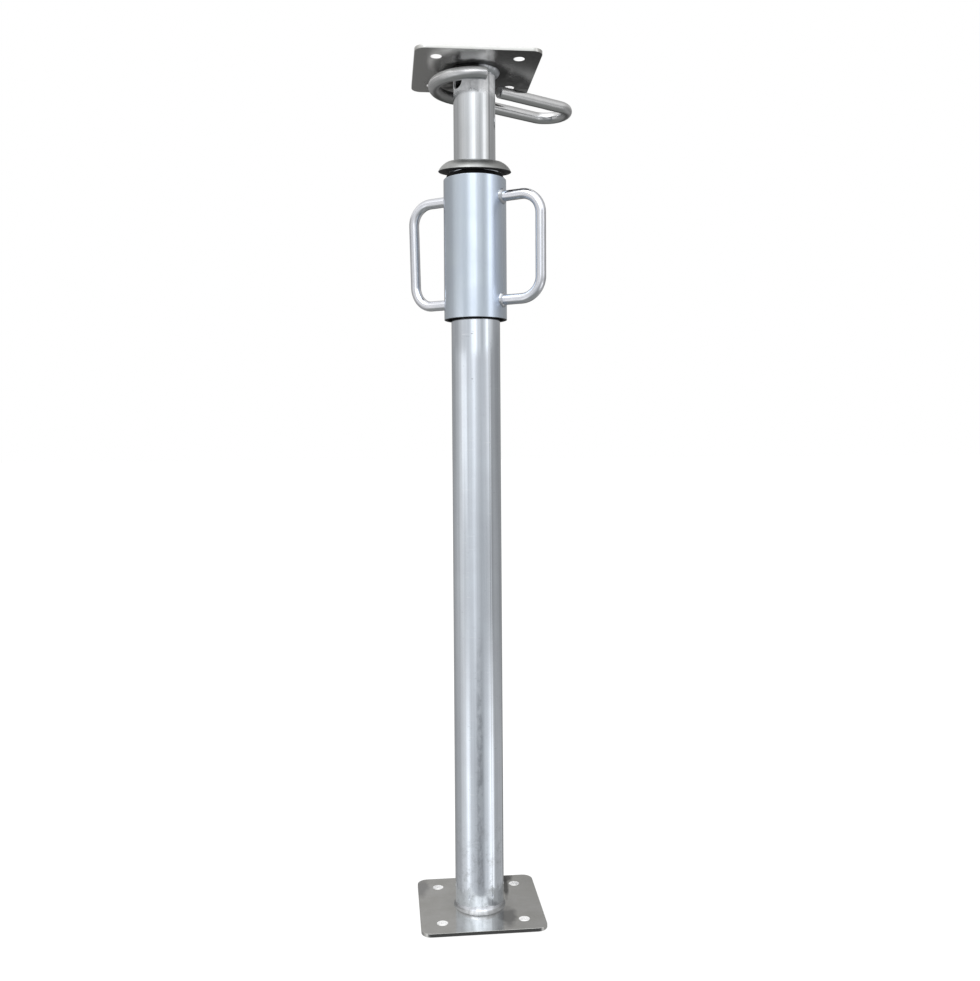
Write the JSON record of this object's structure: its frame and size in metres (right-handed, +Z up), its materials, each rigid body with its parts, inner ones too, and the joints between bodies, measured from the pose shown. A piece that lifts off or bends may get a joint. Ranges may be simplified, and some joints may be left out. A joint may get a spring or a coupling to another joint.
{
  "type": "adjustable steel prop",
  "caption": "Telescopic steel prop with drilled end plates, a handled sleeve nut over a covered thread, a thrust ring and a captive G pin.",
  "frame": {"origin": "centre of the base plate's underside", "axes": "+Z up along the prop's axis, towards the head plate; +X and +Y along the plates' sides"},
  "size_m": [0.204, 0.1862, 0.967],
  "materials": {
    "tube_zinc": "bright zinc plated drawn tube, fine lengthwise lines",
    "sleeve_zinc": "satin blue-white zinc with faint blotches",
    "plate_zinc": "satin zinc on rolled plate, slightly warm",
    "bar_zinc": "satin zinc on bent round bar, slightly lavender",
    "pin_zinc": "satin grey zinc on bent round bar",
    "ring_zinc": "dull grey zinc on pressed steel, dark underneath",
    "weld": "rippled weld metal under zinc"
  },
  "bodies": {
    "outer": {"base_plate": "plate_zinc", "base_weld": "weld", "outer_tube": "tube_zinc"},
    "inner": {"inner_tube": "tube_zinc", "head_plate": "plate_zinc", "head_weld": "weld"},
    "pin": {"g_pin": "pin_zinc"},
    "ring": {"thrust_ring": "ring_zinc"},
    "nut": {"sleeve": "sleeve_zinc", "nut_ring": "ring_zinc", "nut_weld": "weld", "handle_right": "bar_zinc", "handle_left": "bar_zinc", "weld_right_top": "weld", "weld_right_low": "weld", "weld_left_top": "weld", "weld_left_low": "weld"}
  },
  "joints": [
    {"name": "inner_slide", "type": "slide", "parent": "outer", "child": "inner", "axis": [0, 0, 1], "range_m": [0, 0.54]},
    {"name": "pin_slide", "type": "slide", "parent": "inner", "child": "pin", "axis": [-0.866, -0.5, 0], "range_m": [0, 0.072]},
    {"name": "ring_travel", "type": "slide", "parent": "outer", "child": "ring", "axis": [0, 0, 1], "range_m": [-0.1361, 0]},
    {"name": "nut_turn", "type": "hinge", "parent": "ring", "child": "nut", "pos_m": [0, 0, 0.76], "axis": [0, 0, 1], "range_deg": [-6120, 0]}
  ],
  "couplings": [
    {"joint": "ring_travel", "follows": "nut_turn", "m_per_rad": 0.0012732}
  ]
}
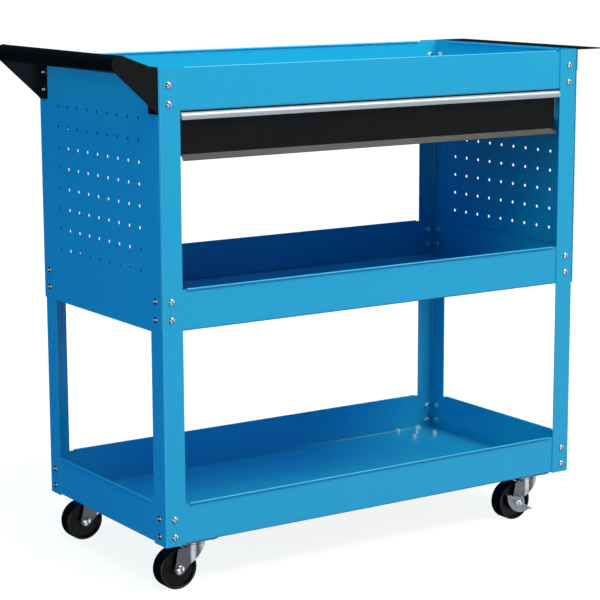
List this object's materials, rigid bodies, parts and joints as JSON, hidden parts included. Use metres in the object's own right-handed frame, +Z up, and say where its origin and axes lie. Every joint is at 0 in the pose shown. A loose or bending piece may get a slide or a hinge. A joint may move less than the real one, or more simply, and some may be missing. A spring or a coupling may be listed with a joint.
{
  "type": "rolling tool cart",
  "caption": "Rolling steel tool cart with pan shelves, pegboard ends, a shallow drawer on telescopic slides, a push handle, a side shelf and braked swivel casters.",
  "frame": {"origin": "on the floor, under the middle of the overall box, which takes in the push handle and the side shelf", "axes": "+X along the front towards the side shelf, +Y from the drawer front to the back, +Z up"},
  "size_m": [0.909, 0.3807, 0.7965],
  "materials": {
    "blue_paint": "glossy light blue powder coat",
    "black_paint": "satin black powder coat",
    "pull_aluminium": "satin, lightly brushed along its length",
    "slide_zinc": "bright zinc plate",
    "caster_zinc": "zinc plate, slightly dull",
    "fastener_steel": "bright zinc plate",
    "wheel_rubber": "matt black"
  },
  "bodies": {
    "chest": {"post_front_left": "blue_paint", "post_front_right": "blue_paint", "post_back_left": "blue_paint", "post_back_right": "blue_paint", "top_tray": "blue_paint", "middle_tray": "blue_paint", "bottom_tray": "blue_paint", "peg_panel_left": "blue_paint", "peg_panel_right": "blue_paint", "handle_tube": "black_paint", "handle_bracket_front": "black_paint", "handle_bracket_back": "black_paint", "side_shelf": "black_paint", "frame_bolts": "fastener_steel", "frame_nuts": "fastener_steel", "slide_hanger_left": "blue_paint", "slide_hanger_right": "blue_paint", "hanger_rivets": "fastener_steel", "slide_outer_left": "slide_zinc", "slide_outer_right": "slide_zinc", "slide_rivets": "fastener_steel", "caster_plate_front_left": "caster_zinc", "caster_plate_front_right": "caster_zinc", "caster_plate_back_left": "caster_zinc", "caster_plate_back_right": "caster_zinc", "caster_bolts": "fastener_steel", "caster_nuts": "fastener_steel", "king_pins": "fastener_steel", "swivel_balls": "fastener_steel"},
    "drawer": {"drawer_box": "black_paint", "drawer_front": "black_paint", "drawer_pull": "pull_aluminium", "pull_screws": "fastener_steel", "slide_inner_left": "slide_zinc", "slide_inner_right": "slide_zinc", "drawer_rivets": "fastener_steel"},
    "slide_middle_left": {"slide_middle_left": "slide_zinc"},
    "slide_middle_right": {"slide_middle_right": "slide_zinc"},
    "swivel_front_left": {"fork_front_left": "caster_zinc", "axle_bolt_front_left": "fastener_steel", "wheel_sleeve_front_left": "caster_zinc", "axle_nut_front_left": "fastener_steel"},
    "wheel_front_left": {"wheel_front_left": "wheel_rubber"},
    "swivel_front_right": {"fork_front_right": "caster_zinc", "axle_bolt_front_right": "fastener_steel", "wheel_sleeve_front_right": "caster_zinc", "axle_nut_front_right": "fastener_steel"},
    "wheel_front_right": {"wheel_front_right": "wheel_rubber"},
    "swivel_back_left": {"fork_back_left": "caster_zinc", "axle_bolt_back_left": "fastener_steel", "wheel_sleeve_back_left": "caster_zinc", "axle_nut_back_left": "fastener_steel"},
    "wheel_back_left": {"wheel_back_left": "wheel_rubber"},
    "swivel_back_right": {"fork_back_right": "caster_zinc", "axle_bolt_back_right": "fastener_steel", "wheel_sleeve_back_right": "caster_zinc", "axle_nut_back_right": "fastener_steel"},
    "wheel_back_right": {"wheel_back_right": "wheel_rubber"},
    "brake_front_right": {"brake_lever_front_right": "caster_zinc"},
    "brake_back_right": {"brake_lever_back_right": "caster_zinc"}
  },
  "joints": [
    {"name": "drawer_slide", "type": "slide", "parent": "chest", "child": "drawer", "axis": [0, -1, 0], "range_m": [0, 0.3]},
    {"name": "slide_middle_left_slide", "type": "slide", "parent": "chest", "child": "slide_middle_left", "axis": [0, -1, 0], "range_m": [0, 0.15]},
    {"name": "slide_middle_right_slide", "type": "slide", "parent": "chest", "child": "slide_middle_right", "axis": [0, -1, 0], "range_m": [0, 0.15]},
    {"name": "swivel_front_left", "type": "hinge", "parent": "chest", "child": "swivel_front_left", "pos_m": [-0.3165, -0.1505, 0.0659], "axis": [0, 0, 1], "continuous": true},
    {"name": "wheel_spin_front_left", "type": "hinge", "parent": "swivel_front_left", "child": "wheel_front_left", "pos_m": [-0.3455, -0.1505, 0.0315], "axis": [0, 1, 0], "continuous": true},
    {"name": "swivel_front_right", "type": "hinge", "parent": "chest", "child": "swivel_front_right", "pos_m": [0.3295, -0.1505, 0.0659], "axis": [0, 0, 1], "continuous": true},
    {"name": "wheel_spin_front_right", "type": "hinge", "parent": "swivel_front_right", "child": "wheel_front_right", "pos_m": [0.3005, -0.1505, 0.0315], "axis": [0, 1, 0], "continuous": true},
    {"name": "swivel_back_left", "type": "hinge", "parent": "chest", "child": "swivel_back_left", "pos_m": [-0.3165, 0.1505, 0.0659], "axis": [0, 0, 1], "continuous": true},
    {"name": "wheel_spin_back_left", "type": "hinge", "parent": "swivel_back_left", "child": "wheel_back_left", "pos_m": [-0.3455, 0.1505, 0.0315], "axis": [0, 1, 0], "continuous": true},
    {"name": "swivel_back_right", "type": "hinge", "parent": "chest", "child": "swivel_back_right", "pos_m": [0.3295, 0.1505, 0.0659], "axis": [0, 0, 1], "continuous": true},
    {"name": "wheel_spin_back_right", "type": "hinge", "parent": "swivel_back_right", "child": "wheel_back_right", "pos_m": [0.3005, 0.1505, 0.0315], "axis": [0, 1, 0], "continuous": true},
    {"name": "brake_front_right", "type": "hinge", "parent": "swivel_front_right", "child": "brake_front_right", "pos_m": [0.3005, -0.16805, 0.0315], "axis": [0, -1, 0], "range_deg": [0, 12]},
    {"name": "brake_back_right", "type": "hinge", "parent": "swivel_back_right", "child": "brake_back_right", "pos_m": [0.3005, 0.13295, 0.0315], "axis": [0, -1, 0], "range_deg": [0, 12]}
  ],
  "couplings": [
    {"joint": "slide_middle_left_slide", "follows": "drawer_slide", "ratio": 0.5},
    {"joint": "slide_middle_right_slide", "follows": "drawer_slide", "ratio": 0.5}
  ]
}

########

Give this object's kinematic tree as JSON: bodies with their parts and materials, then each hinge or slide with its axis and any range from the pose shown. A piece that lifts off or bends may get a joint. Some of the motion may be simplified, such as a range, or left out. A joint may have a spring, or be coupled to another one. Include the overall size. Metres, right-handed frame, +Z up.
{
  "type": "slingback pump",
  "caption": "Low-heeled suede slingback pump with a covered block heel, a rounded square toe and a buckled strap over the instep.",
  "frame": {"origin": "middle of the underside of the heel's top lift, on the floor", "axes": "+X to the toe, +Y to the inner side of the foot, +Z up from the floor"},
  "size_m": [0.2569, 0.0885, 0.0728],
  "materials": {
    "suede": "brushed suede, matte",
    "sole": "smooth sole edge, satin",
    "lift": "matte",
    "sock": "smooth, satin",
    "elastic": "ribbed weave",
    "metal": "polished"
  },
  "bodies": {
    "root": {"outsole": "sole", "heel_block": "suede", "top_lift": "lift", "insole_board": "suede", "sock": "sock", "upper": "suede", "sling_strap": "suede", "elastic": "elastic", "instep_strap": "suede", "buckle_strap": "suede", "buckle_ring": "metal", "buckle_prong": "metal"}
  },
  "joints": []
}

########

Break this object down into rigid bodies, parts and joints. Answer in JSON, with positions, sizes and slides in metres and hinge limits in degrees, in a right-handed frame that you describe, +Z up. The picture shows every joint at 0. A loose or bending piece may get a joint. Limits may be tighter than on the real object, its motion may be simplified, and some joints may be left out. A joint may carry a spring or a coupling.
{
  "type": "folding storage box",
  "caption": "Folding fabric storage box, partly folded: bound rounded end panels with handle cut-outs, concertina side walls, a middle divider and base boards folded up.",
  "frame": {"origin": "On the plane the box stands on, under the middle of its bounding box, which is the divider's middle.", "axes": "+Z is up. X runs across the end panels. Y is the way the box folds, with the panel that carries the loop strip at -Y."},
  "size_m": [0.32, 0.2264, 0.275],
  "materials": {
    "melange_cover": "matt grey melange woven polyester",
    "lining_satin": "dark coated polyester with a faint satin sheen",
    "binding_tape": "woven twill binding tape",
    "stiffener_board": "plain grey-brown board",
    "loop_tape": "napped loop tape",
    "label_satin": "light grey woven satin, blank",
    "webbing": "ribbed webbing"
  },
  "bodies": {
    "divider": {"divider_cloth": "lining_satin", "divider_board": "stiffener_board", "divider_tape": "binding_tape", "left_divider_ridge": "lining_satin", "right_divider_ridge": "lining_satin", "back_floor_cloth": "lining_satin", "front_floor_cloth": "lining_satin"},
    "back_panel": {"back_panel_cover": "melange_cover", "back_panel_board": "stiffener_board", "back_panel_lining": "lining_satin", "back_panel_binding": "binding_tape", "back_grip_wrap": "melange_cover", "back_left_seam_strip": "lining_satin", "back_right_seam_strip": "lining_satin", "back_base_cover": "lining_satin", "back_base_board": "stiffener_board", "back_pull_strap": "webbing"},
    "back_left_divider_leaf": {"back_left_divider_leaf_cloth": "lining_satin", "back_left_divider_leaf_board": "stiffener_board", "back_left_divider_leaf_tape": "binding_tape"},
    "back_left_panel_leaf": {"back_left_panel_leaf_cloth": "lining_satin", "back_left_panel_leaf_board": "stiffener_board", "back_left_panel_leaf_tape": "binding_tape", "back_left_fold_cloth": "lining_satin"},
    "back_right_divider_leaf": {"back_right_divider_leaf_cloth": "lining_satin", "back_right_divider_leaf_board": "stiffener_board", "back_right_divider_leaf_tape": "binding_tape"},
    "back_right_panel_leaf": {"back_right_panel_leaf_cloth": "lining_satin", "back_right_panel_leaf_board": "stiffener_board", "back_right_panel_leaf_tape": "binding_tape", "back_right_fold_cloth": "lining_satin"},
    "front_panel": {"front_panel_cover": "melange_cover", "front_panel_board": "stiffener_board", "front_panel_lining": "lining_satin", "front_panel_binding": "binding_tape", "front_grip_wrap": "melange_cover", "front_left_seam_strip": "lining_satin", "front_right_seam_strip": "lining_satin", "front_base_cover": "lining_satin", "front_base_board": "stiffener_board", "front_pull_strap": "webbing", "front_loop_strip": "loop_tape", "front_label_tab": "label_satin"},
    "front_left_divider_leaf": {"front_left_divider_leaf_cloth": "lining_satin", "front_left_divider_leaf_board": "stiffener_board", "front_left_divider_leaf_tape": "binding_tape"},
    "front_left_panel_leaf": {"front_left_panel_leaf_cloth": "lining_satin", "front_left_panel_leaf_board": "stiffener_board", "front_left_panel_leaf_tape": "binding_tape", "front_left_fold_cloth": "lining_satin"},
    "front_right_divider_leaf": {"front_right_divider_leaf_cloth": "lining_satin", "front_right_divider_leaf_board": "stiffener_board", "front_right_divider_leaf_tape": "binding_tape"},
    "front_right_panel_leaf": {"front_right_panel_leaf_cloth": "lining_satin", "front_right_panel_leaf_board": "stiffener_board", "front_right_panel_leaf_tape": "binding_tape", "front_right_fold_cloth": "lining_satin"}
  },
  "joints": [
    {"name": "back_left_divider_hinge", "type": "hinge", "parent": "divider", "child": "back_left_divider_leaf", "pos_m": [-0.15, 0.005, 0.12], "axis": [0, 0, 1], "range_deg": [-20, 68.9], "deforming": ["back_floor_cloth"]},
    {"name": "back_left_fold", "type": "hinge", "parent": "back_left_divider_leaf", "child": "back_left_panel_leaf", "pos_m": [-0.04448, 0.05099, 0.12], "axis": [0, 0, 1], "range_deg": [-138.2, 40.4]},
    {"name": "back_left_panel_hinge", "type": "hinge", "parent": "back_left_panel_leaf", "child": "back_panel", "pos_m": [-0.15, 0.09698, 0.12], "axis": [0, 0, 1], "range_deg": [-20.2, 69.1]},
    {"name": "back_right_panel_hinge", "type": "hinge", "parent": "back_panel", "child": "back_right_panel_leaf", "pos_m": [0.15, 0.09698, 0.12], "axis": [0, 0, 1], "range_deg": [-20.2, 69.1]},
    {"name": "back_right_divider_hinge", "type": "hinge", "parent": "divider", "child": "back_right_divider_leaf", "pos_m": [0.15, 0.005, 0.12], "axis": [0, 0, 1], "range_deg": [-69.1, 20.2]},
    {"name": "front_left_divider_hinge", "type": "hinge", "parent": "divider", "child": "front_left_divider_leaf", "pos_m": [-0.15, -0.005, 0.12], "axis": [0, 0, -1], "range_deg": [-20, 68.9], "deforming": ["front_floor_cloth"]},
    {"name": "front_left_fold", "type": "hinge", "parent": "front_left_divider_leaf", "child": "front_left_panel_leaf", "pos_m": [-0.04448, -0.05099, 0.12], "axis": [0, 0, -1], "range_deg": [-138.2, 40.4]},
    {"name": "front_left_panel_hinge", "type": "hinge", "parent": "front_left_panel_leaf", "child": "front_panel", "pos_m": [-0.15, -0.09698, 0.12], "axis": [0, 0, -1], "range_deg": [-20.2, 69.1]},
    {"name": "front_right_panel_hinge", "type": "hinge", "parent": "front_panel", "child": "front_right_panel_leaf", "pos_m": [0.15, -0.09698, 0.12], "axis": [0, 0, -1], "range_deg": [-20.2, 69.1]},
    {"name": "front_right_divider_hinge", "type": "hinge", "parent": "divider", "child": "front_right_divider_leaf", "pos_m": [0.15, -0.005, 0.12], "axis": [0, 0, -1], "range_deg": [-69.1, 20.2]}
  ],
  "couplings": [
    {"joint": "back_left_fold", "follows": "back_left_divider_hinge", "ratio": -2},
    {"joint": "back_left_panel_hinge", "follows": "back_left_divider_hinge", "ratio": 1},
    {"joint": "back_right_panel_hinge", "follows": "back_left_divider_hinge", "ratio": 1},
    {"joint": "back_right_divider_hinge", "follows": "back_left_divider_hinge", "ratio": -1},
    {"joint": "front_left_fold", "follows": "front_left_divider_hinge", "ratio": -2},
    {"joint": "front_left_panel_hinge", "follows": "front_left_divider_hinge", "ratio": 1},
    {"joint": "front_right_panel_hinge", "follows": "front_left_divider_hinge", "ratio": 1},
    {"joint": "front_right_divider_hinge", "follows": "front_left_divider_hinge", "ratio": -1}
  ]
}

########

Nothing but a number is needed here: how many lines hold the string "each"?

#### [Written answer]
2